The output of the application is as expected, for an input of 125 seconds:

2 minutes 5 seconds

Now note what happens when we set a negative value in place of the 125 second calculation:

minutes, seconds := SecondsToSecondsAndMinutes(-5)

Upon running this software, as the first pre-condition fails, we accordingly receive a panic stating that the input amount of seconds should be a positive value:

panic: Pre-Condition not met: Input seconds must be positive

goroutine 1 [running]:
github.com/IcyApril/gobycontract.Require(0xc000354000, 0x13f225c, 0x1e)
	/Users/junade/go/src/github.com/IcyApril/gobycontract/gobycontract.go:37 +0xf2
main.SecondsToSecondsAndMinutes(0xfffffffffffffffb, 0x2, 0xc0003540e0)
	/Users/junade/go/src/github.com/IcyApril/testbed/main.go:15 +0x47
main.main()
	/Users/junade/go/src/github.com/IcyApril/testbed/main.go:10 +0x3c

Process finished with exit code 2

However, let’s look at what happens if we suppress the ability of the application to panic and additionally instruct the application to report failures to Sentry.

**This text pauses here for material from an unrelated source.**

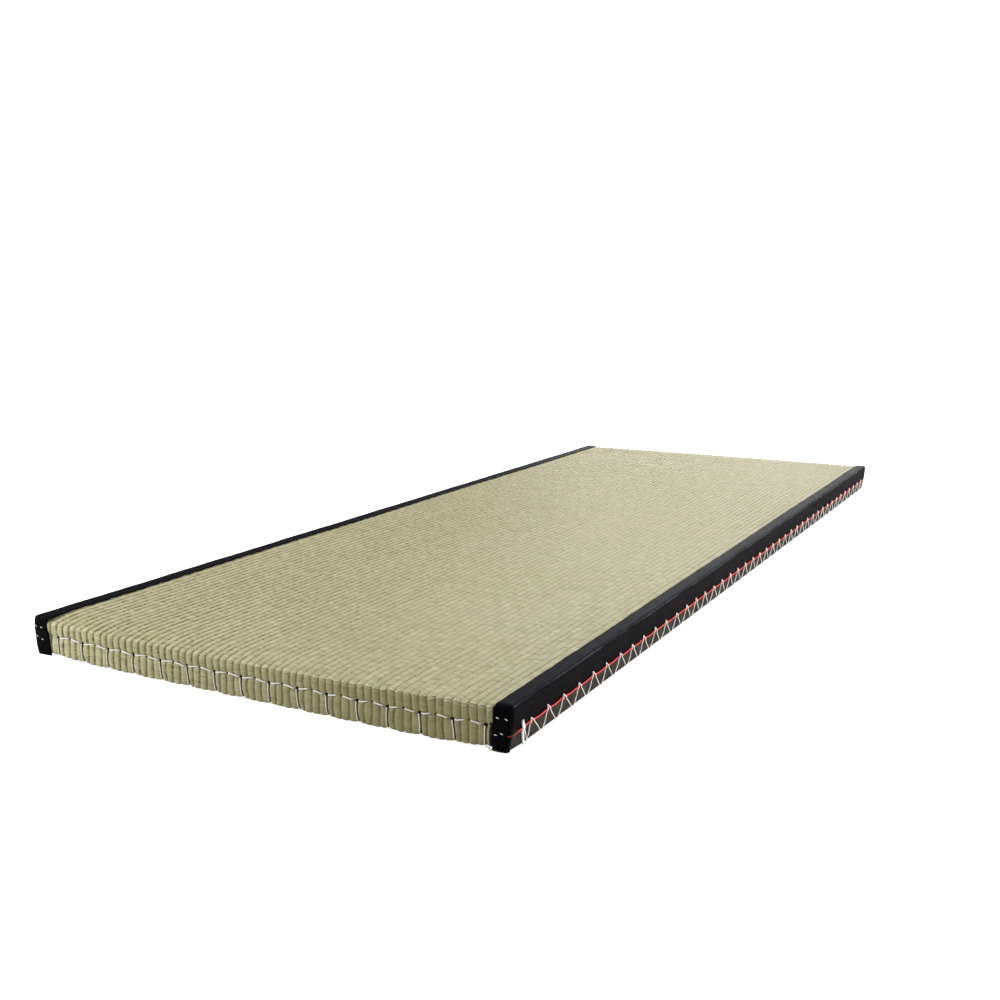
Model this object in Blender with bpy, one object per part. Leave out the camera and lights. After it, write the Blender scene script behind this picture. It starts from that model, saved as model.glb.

$ export "GOBYCONTRACT_DONTPANIC=true"
$ export SENTRY_DSN="https://<key>:<secret>@sentry.io/<project>"
$ go run main.go 

This time, the application operates without panicking and provides a negative output:

0 minutes -5 seconds

However, this time our application has fired off appropriate notifications to Sentry notifying us of the contract violations:

Sentry Contract Violations

Conclusion

That’s all there is to this pattern. By being able to toggle a production mode on our Design by Contract implementation, we are able to switch out panicking in production with sending messages to an error tracking service. With this approach we are able to monitor production reliability issues without user interference but continue to gain vital information about the resiliency of our application.